Io e il carcere

Oggi 14 agosto, giornata di sciopero della fame de lla sete per sensibilizzare sul problema carceri, pubblico questo mio scritto…

Basta entrare anche una sola volta in un carcere, e non da detenuto/a, perché cambi completamente il modo di vedere il mondo e le sue priorità: credetemi, l’ho sperimentato sulla mia pelle.

I miei “amici detenuti”: li definisco così con affetto da quando, per la prima volta, ho messo piede dentro un carcere come volontaria con l’art. 17 e anche dopo, una volta terminata quest’attività, dall’esterno con la corrispondenza “cartacea” che mantengo ancora con alcuni di loro.

Avevo da tempo il desiderio di fare volontariato in carcere e un giorno ho fatto domanda a quello della città in cui vivevo mettendomi a disposizione per qualunque attività fosse necessaria; ci hanno chiesto (da ora in poi parlerò al plurale perché ho condiviso quest’esperienza con mio marito) di fare cineforum in una delle due sezioni speciali” (“speciali”, per chi non conosce il mondo del carcere, sono quelle sezioni “isolate” dal resto della popolazione detenuta
per reati specifici, in genere associazione mafiosa e reati sessuali), un
bell’impatto, non c’è che dire: subito nella “bocca del leone” senza un minimo di esperienza animati solo da tanta buona volontà.

E a questo proposito voglio subito precisare una cosa, un comportamento che ci è venuto subito naturale tenere: ignorare totalmente il reato per cui ognuno di loro stava scontando la rispettiva pena e vedere, solo e sempre, l’essere umano, una persona che già con la scelta di non rimanere a “vegetare” in cella ma venire a vedere il film da noi proposto tentando di esprimere la sua opinione a conclusione della visione dimostrava di aver voglia di iniziare un cammino di
riabilitazione per un suo futuro reinserimento nella società in base all’art. 27 della nostra Costituzione.

Dato che l’esperienza in questa sezione ha incontrato il beneplacito della direzione ci è stato chiesto di allargare la nostra attività a tutte le altre sezioni del carcere a rotazione e abbiamo anche ottenuto di poter stare nello spazio-teatro e non più nella saletta di socializzazione all’inizio di ogni “braccio”: praticamente vedevamo lo stesso film sei volte di seguito, imparandolo a memoria, ma le reazioni delle persone erano sempre diverse e non sempre positive, di accettazione, ma anche questo era uno stimolo alla discussione democratica che è una cosa già difficile tra le persone fisicamente non ristrette e che parlano la stessa lingua.
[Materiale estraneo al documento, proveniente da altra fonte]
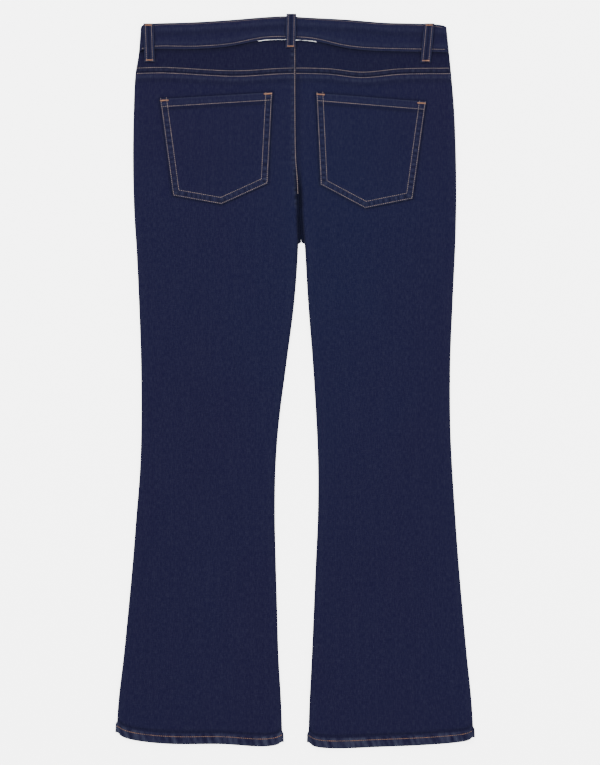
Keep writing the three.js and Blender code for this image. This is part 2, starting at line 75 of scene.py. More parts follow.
POCKET_THICK = 1.2
POCKET_LOFT = 0.15  # how much higher than its solid a pocket lies
POCKET_HEM_STITCH = 11.5
LOOP_THICK = 1.5
TACK_PITCH = 0.75
# The front panels' top edge: its heights, and the pocket mouth scooped out of it
FRONT_WAIST_MIDDLE = 472
FRONT_WAIST_SIDES = 492
FRONT_HALF_WIDTH = 232
MOUTH_FROM = 150
MOUTH_DROP = 78
MOUTH_BOW = 2.2
# How many columns a back panel has on the seat seam's web and round each fold
WEB_COLUMNS = 4
FOLD_COLUMNS = 7


class Curve:
    """A smooth curve through one column of a table, by its first column."""

    def __init__(self, rows, column=1):
        pairs = sorted((row[0], row[column]) for row in rows)
        self.keys = [key for key, _ in pairs]
        self.values = [value for _, value in pairs]
        last = len(pairs) - 1
        self.slopes = []
        for k in range(last + 1):
            a, b = max(k - 1, 0), min(k + 1, last)
            rise = self.values[b] - self.values[a]
            self.slopes.append(rise / (self.keys[b] - self.keys[a]))

    def __call__(self, place):
        keys, values = self.keys, self.values
        t = min(max(place, keys[0]), keys[-1])
        i = 0
        while i < len(keys) - 2 and keys[i + 1] < t:
            i += 1
        span = keys[i + 1] - keys[i]
        s = (t - keys[i]) / span
        start = values[i] * (1 + 2 * s) * (1 - s) ** 2 + self.slopes[i] * span * s * (1 - s) ** 2
        end = values[i + 1] * s * s * (3 - 2 * s) + self.slopes[i + 1] * span * s * s * (s - 1)
        return start + end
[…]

All’inizio pensavamo di essere noi quelli “bravi” che dall’alto del nostro volontariato “elargivamo” come fossimo dei missionari nel Terzo Mondo, sarebbe stata questa una forma di violenza e di sopraffazione mascherata da “fare del bene”; ci siamo invece resi conto quasi subito che potevamo regalar loro solo il nostro tempo, la cosa più preziosa e gratuita che esista ma anche la più difficile da donare.
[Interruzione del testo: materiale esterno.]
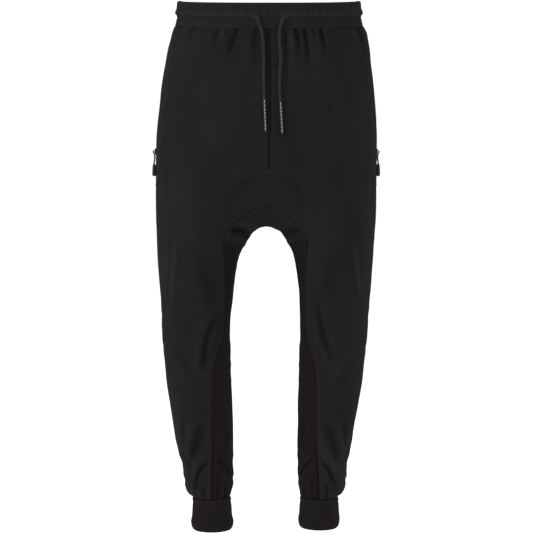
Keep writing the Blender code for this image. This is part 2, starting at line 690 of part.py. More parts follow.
def strip_points(drop, reaches, lift):
    """Points on the cloth beside the side seam: reach is minus to the front, plus to the back."""
    made, normals = [], []
    for reach in reaches:
        face = "front" if reach <= 0 else "back"
        length = outline_length(drop, face)
        share = np.array([1 - abs(reach) / length])
        point = along_outline(drop, face, share)
        normal = normals_at(drop, face, share)
        if reach == 0:
            normal = unit(normal * np.array([1.0, 0.0, 1.0]))
        point -= normal * valley_relief(share, drop, length)[:, None]
        made.append(point[0] + lift * normal[0])
        normals.append(normal[0])
    return np.array(made), np.array(normals)


def strip_wall(name, side, drops, reach_rows, thickness, material):
    grid, normals = [], []
    for drop, reaches in zip(drops, reach_rows):
        points, normal = strip_points(drop, reaches, LIFT + thickness)
        grid.append(points)
        normals.append(normal)
    grid, normals = np.array(grid), np.array(normals)
    if side == "right":
        grid, normals = mirrored(grid), mirrored(normals)
    return panel_wall(name, grid, normals, thickness, material)


def zip_tape(side):
    drops = np.linspace(ZIP_TOP, ZIP_END, 8)
    reaches = (-ZIP_HALF_WIDTH, 0.0, ZIP_HALF_WIDTH)
    return strip_wall("zip_tape_" + side, side, drops, [reaches] * len(drops), TAPE, "zip_tape")


def pocket_facing(side):
    """The pocket's facing, with its lower front corner rounded off."""
    corner = FACING_END - FACING_CORNER
    straight = [drop for drop in BODY_ROWS if FACING_TOP <= drop < corner]
    drops = np.concatenate((straight, corner + FACING_CORNER * np.sin(np.radians((0, 25, 50, 70, 90)))))
    foot = FACING_BACK + FACING_FOOT
    rows = []
    for drop in drops:
        fall = max(drop - corner, 0.0) / FACING_CORNER
        front = foot + (float(FRONT_EDGE_AT(drop)) - foot) * math.sqrt(max(1 - fall * fall, 0.0))
        rows.append(-np.linspace(front, FACING_BACK, 6))
    return strip_wall("pocket_facing_" + side, side, drops, rows, FACING, "body_cloth")


def outward(side):
    """The direction away from the body at a side zip."""
    return 1.0 if side == "left" else -1.0


def hinge_place(side):
    """The pull's pivot in millimetres, in the garment's own frame."""
    x = float(SECTION["half_width"](HINGE_DROP)) + HINGE_OUT
    y = float(SECTION["side_y"](HINGE_DROP))
    return np.array([outward(side) * x + float(LEAN_AT(HINGE_DROP)), y,
                     -HINGE_DROP + float(TILT_AT(HINGE_DROP)) * float(tipped(y))])


def prism(name, outline, start, end, to_place, material):
    """A solid between two flat copies of an outline; to_place turns (a, b, c) into millimetres."""
    count = len(outline)
    points = [to_place(a, b, c) for c in (start, end) for a, b in outline]
    faces = [tuple(range(count)), tuple(range(2 * count - 1, count - 1, -1))]
    faces += [(i, i + count, (i + 1) % count + count, (i + 1) % count) for i in range(count)]
    return mesh_from(name, np.array(points) * METRE, faces, material)


def slider(side):
    """A zip slider: a shield-shaped body with a bridge that the pull hangs in."""
    hinge, out = hinge_place(side), outward(side)
    half, wide = SLIDER_LENGTH / 2, SLIDER_WIDTH / 2
    shield = [(-half, -0.62 * wide), (-0.75 * half, -0.8 * wide), (0.35 * half, -wide), (half, -0.7 * wide),
              (half, 0.7 * wide), (0.35 * half, wide), (-0.75 * half, 0.8 * wide), (-half, 0.62 * wide)]
    foot = -HINGE_OUT - VALLEY_DEPTH + LIFT + TAPE + SLIDER_SEAT

    def on_cloth(a, b, c):
        return hinge[0] + out * c, hinge[1] + b, hinge[2] + a + 1.0
    body = prism("slider_" + side, shield, foot, foot + SLIDER_HEIGHT, on_cloth, "zip_metal")
    top = foot + SLIDER_HEIGHT
    arch_out = top + BRIDGE_HEIGHT
    arch_in = arch_out - BRIDGE_WALL
    reach = BRIDGE_HALF_LENGTH
    arch = [(-reach, top - 0.4), (-reach, arch_out - 1.0), (-reach + 1.0, arch_out), (reach - 1.0, arch_out),
            (reach, arch_out - 1.0), (reach, top - 0.4), (reach - 1.1, top - 0.4), (reach - 1.1, arch_in - 0.6),
            (reach - 1.6, arch_in), (-reach + 1.6, arch_in), (-reach + 1.1, arch_in - 0.6),
            (-reach + 1.1, top - 0.4)]

    def across(a, b, c):
        return hinge[0] + out * b, hinge[1] + c, hinge[2] + a + 1.0
    bridge = prism("bridge_" + side, arch, -BRIDGE_WIDTH / 2, BRIDGE_WIDTH / 2, across, "zip_metal")
    join = body.modifiers.new("bridge", "BOOLEAN")
    join.operation = "UNION"
    join.object = bridge
    bridge.hide_render = True
    bridge.display_type = "WIRE"
    return body


def tube(name, points, radius, resolution, material):
    """A round cord along millimetre points, with closed ends."""
    curve = bpy.data.curves.new(name, "CURVE")
    curve.dimensions = "3D"
    curve.bevel_depth = radius * METRE
    curve.bevel_resolution = resolution
    curve.use_fill_caps = True
    line = curve.splines.new("POLY")
    line.points.add(len(points) - 1)
    for target, point in zip(line.points, points):
        target.co = (*(np.asarray(point) * METRE), 1.0)
    curve.materials.append(material_for(material))
    made = bpy.data.objects.new(name, curve)
    bpy.context.scene.collection.objects.link(made)
    return made


def pull_loop(side):
    """The pull's cord: down, through the bridge and down again."""
    hinge, wide, corner = hinge_place(side), LOOP_HALF_WIDTH, 1.6
    low = -LOOP_LENGTH + SEAM_GAP
    bend = [(wide - corner + corner * math.cos(a), -corner + corner * math.sin(a))
            for a in np.radians((0, 30, 60, 90))]
    half = [(wide * 0.8, low), (wide, low * 0.6), (wide, low * 0.3)] + bend
    route = half + [(-y, z) for y, z in reversed(half)]
    points = [hinge + np.array([0.0, y, z]) for y, z in route]
    return tube("pull_loop_" + side, points, LOOP_RADIUS, 2, "cord_braid")


def pull_grip(side):
    """A moulded grip: rounded sections, waisted in the middle."""
    hinge = hinge_place(side)
    sections = ((0.0, 0.62), (0.06, 0.86), (0.2, 1.0), (0.5, 0.86), (0.8, 1.0), (0.94, 0.88), (1.0, 0.66))
    sides = 12
    points, faces = [], []
    for share, scale in sections:
        for k in range(sides):
            angle = 2 * math.pi * k / sides
            x = GRIP_THICKNESS / 2 * scale * math.copysign(abs(math.cos(angle)) ** 0.7, math.cos(angle))
            y = GRIP_WIDTH / 2 * scale * math.copysign(abs(math.sin(angle)) ** 0.7, math.sin(angle))
            points.append(hinge + np.array([x, y, -LOOP_LENGTH - share * GRIP_LENGTH]))
    for ring in range(len(sections) - 1):
        for k in range(sides):
            a, b = ring * sides + k, ring * sides + (k + 1) % sides
            faces.append((a, b, b + sides, a + sides))
    faces += [tuple(range(sides)), tuple(range(len(points) - 1, len(points) - 1 - sides, -1))]
    return mesh_from("pull_grip_" + side, np.array(points) * METRE, faces, "pull_rubber")


# ---- drawcords -------------------------------------------------------------------------------

def front_surface(x, drop):
    """y of the garment's front at an x and drop, band or body."""
    if drop < BAND_HEIGHT:
        ring = band_outline(float(BAND_LINE["half_width"](drop)), float(BAND_LINE["front_y"](drop)),
                            float(BAND_LINE["back_y"](drop)), 360)
        front = ring[ring[:, 1] < 0]
        front = front[np.argsort(front[:, 0])]
        return float(np.interp(x, front[:, 0], front[:, 1]))
    points = half_outline(drop, "front")
    return float(np.interp(abs(x), points[:, 0], points[:, 1]))


def cord_point(x, drop, off):
    """A drawcord's point in millimetres, standing off the cloth."""
    y = front_surface(x, drop) - off
    return np.array([x + float(LEAN_AT(drop)), y, -drop + float(TILT_AT(drop)) * float(tipped(y))])


def smooth_route(points, step):
    """Even points on a smooth curve through a cord's own points."""
    points = np.array(points)
    run = lengths(points)
    lines = [smooth_line(run, points[:, axis]) for axis in range(3)]
    count = int(round(run[-1] / step)) + 1
    return [np.array([float(line(at)) for line in lines]) for at in np.linspace(0, run[-1], count)]


def drawcord(side):
    route = [cord_point(*row) for row in CORDS[side]]
    return tube("drawcord_" + side, smooth_route(route, 13.0), CORD_RADIUS, 2, "cord_braid")


def cord_tip(side):
    """The dipped end of a drawcord: a straight rod with rounded ends."""
    start = cord_point(*CORDS[side][-1])
    towards = unit(cord_point(*TIP_ENDS[side]) - start)
    start = start + SEAM_GAP * towards
    across = unit(np.cross(towards, (0.0, 1.0, 0.0)))
    other = np.cross(towards, across)
    sections = ((0.0, 0.86), (1.2, 1.0), (TIP_LENGTH / 2, 1.0), (TIP_LENGTH - 1.6, 1.0),
                (TIP_LENGTH - 0.5, 0.84), (TIP_LENGTH, 0.5))
    sides = 10
    points, faces = [], []
    for along, scale in sections:
        for k in range(sides):
            angle = 2 * math.pi * k / sides
            ring = TIP_RADIUS * scale * (math.cos(angle) * across + math.sin(angle) * other)
            points.append(start + along * towards + ring)
    for ring in range(len(sections) - 1):
        for k in range(sides):
            a, b = ring * sides + k, ring * sides + (k + 1) % sides
            faces.append((a, b, b + sides, a + sides))
    faces += [tuple(range(sides)), tuple(range(len(points) - 1, len(points) - 1 - sides, -1))]
    return mesh_from("cord_tip_" + side, np.array(points) * METRE, faces, "cord_tip")


# ---- the garment -----------------------------------------------------------------------------

def main():
    for old in list(bpy.data.objects):
        bpy.data.objects.remove(old, do_unlink=True)
    waistband()
    long_panel("front_left", "left", FRONT_LEFT_COLUMNS)
    long_panel("front_right", "right", FRONT_RIGHT_COLUMNS)
    long_panel("back_left", "left", BACK_COLUMNS)
    long_panel("back_right", "right", BACK_COLUMNS)
    inner_panel()
    for side in ("left", "right"):
        cuff(side)
        zip_tape(side)
        pocket_facing(side)
        slider(side)
        pull_loop(side)
        pull_grip(side)
        drawcord(side)
        cord_tip(side)


main()
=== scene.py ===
"""How a pair of black drop-crotch joggers looks: cloth, gathers, seams, zips, cords and rib cuffs.

Sizes are millimetres in a straight frame: x to the wearer's left, y to the back, drop below the top
of the waistband.  placed() leans them as the garment hangs and turns them into metres.  A place on
a long panel is given by its drop and its reach, how far it lies along the cloth from the side seam.
"""
import math

import bpy
import numpy as np
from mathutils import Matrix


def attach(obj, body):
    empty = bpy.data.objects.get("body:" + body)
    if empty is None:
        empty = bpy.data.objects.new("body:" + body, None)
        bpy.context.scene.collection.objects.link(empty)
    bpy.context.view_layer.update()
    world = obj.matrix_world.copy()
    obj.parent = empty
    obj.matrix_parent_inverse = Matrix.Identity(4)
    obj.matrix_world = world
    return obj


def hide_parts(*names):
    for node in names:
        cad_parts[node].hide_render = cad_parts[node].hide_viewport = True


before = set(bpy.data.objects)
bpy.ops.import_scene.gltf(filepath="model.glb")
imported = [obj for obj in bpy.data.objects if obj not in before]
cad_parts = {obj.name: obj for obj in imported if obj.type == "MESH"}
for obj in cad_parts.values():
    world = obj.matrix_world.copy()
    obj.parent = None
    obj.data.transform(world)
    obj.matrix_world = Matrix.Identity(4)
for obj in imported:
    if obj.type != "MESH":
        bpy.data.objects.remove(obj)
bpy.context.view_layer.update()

METRE = 0.001
CLOTH = 1.1              # body cloth as it looks; the solid's wall is thicker
INNER_CLOTH = 1.0
BAND_CLOTH = 2.2
RIB_CLOTH = 1.9
BAND_HEIGHT = 47.0
SIDES = ("left", "right")
OUTWARD = {"left": 1.0, "right": -1.0}

# ---- the body's outline: the same named sections as the solids ---------------------------------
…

E loro ci hanno arricchito con i propri diversi percorsi di vita che li avevano portati a essere lì, con i tentativi e le difficoltà a partecipare al dibattito dopo la visione del film anche per la loro variegata multi-etnicità (circa quaranta lingue diverse) e quindi la poca conoscenza della lingua italiana, con le loro diverse forme di religiosità (che mi hanno dato gocce di nuove acquisizioni), con il loro assoluto rispetto nei nostri confronti (che si è trasformato in puro e vero affetto), con la loro voglia di sapere, di imparare, di sorridere.

Purtroppo questo nostro modo di fare volontariato si è scontrato con una certa parte della direzione e ci ha portato, purtroppo, a chiudere quest’attività e a continuare “dall’esterno” mantenendo una corrispondenza, cartacea naturalmente, con sei “amici” detenuti in quattro diverse carceri italiane, tutti condannati all’ergastolo, due di loro con l’aggravante dell’ostatività, un termine del diritto penale che significa che la persona non ha alcuna speranza di uscire vivo
dal carcere, i cosiddetti “uomini ombra” o “morti viventi” come li definisce uno di loro, Carmelo Musumeci, quelli con il “fine pena mai”.

Un ringraziamento di vero cuore va a Rita Bernardini che mi ha dato l’opportunità di essere con lei in alcune visite ispettive, veri e propri blitz, e a Marco Pannella che con la sua lotta non violenta, in cui rischia in prima persona la vita, mette sotto gli occhi della gente la situazione esplosiva delle carceri italiane, vere e proprie “discariche umane” come da lui tristemente definite.